- DATASET ENTRIES -
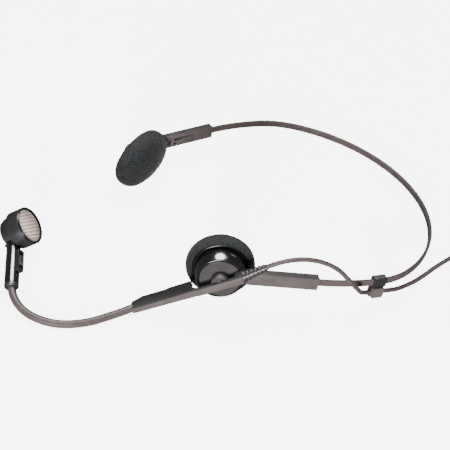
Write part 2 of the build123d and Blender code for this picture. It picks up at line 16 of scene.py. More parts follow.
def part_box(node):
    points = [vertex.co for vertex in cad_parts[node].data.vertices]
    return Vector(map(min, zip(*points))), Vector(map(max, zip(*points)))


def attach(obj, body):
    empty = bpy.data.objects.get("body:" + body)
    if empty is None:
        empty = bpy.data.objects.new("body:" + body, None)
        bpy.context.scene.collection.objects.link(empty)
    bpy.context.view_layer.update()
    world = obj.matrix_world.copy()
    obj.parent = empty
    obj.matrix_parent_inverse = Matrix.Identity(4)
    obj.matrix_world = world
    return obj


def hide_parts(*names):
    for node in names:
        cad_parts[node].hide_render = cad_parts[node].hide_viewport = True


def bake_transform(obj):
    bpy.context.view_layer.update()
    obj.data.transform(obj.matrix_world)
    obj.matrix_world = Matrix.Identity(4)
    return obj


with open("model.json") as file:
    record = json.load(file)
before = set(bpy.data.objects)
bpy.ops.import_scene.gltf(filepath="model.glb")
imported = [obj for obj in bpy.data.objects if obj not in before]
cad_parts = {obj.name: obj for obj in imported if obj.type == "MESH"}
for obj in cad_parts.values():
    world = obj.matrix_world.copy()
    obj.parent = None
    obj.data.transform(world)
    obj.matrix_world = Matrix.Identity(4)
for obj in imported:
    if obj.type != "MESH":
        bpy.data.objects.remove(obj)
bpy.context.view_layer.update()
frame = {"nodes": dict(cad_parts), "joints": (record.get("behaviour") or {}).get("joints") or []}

--

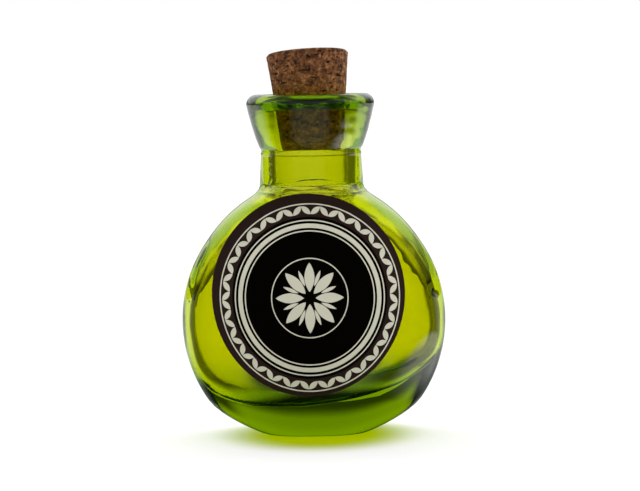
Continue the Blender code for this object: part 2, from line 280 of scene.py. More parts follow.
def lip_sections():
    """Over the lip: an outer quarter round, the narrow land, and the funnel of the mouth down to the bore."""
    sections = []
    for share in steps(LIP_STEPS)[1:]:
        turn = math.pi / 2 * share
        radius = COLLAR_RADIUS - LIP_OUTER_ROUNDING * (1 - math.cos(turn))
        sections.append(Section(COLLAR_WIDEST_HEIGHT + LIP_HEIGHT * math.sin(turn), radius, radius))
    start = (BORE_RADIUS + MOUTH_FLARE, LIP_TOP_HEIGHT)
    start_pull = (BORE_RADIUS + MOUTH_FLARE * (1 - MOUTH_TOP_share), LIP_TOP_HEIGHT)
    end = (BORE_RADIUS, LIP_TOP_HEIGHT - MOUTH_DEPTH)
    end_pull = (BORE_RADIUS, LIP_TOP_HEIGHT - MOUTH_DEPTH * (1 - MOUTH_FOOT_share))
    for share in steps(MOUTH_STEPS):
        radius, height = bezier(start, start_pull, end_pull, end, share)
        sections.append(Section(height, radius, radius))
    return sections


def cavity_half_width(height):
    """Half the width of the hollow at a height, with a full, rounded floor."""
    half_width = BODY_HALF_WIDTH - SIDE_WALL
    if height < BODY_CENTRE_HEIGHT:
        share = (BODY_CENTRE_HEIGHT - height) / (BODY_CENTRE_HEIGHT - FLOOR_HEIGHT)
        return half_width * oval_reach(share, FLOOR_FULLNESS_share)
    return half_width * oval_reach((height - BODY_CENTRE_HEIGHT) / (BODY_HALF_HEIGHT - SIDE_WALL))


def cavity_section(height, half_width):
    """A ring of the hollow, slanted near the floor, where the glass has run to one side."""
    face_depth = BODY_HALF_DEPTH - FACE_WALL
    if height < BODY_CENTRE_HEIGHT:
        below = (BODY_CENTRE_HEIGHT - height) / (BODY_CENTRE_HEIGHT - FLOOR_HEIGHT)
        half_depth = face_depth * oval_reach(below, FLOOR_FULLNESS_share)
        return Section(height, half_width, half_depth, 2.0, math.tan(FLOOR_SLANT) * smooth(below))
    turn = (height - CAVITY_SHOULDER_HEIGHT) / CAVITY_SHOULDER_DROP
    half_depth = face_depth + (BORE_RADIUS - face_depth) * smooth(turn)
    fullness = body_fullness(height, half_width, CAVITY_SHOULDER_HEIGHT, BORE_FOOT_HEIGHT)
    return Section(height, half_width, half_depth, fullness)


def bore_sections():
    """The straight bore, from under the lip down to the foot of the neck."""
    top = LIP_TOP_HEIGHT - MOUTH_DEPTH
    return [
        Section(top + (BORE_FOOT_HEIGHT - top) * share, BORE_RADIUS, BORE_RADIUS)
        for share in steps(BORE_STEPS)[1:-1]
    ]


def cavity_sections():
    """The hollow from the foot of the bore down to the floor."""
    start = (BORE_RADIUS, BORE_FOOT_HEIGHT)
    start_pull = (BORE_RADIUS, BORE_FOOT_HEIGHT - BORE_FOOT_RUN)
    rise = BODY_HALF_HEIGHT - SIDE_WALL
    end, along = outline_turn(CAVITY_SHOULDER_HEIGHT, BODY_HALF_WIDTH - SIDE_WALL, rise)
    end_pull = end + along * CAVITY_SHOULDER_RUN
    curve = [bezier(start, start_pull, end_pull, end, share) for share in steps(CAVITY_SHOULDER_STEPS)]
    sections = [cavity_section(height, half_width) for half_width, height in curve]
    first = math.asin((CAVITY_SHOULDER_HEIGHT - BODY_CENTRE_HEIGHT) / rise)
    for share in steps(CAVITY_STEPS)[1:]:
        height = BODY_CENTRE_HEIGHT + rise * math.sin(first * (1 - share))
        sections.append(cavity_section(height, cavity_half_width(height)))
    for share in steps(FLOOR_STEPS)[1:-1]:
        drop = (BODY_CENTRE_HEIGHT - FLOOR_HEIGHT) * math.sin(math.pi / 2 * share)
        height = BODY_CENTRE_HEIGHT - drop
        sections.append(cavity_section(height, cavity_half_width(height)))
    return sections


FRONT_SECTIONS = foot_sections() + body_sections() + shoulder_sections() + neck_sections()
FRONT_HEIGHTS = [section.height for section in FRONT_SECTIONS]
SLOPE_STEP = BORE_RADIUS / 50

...

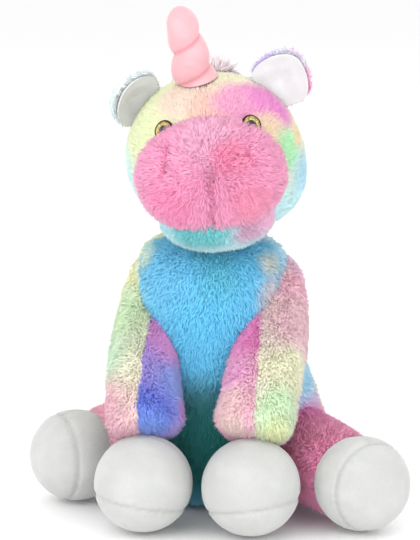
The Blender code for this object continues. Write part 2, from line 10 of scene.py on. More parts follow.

- TASK TO COMPLETE -
Using the material above, copy every line in which the string "json" occurs.

- OUTPUT OF THE EXERCISE -
with open("model.json") as file:
    record = json.load(file)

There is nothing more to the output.